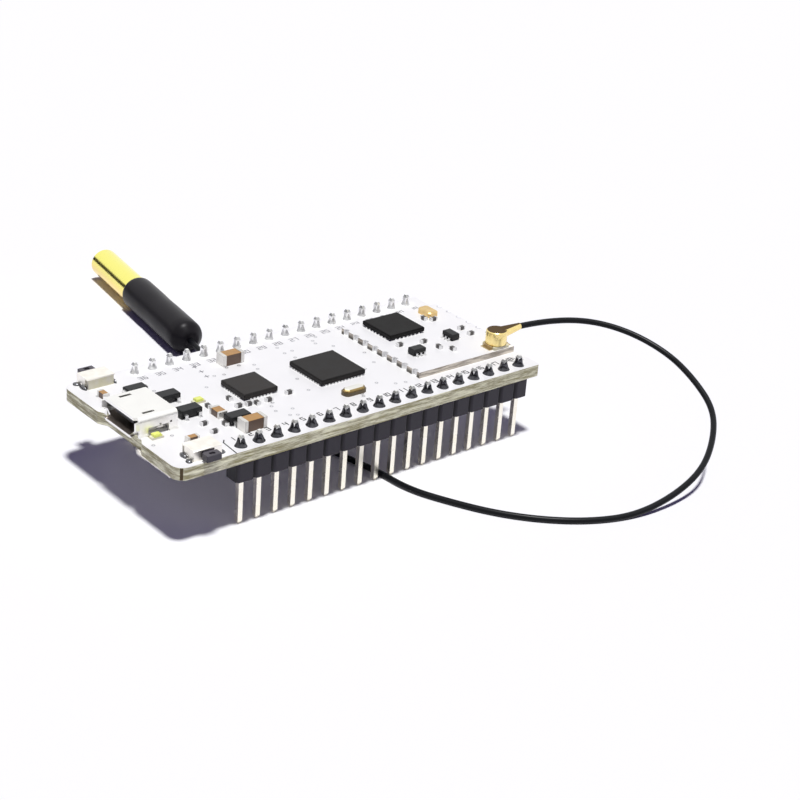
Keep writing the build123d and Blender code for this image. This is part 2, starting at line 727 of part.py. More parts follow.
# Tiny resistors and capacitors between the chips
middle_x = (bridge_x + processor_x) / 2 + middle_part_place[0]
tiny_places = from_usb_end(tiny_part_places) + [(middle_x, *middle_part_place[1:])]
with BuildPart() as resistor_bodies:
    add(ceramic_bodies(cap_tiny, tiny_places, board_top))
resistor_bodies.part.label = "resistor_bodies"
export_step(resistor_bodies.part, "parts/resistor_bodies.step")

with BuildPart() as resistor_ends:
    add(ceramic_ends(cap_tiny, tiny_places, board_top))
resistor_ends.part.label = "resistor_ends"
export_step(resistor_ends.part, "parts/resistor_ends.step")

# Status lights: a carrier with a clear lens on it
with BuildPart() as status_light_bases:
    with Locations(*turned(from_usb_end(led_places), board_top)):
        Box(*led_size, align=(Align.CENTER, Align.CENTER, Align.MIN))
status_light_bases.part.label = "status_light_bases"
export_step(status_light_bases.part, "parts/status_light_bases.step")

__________

* WHAT TO PRODUCE:
Using the data above, output each line exactly.

* ANSWER FOR THE TASK:
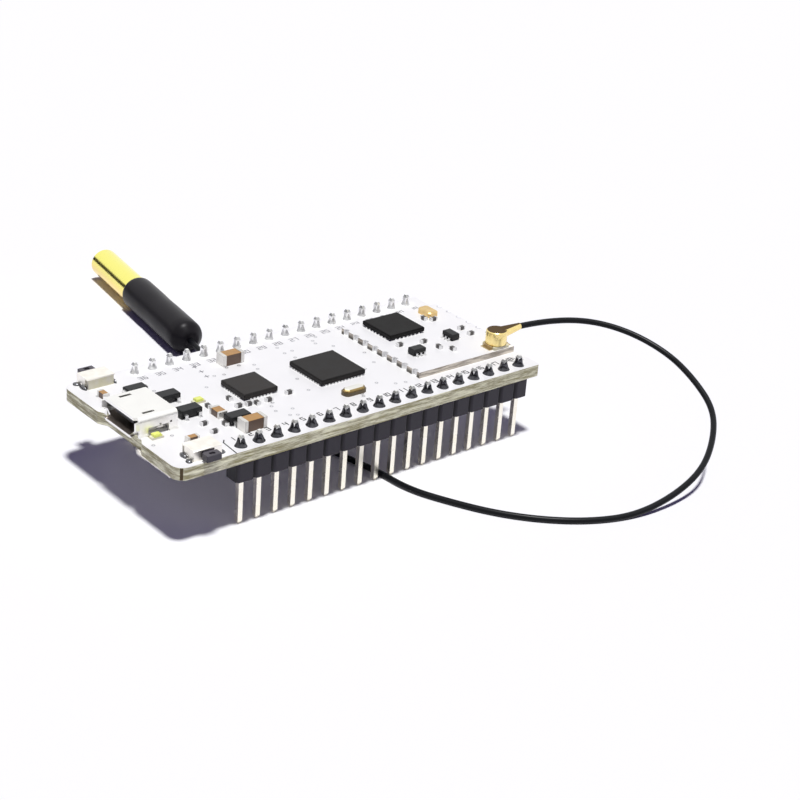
Keep writing the build123d and Blender code for this image. This is part 2, starting at line 727 of part.py. More parts follow.
# Tiny resistors and capacitors between the chips
middle_x = (bridge_x + processor_x) / 2 + middle_part_place[0]
tiny_places = from_usb_end(tiny_part_places) + [(middle_x, *middle_part_place[1:])]
with BuildPart() as resistor_bodies:
    add(ceramic_bodies(cap_tiny, tiny_places, board_top))
resistor_bodies.part.label = "resistor_bodies"
export_step(resistor_bodies.part, "parts/resistor_bodies.step")

with BuildPart() as resistor_ends:
    add(ceramic_ends(cap_tiny, tiny_places, board_top))
resistor_ends.part.label = "resistor_ends"
export_step(resistor_ends.part, "parts/resistor_ends.step")

# Status lights: a carrier with a clear lens on it
with BuildPart() as status_light_bases:
    with Locations(*turned(from_usb_end(led_places), board_top)):
        Box(*led_size, align=(Align.CENTER, Align.CENTER, Align.MIN))
status_light_bases.part.label = "status_light_bases"
export_step(status_light_bases.part, "parts/status_light_bases.step")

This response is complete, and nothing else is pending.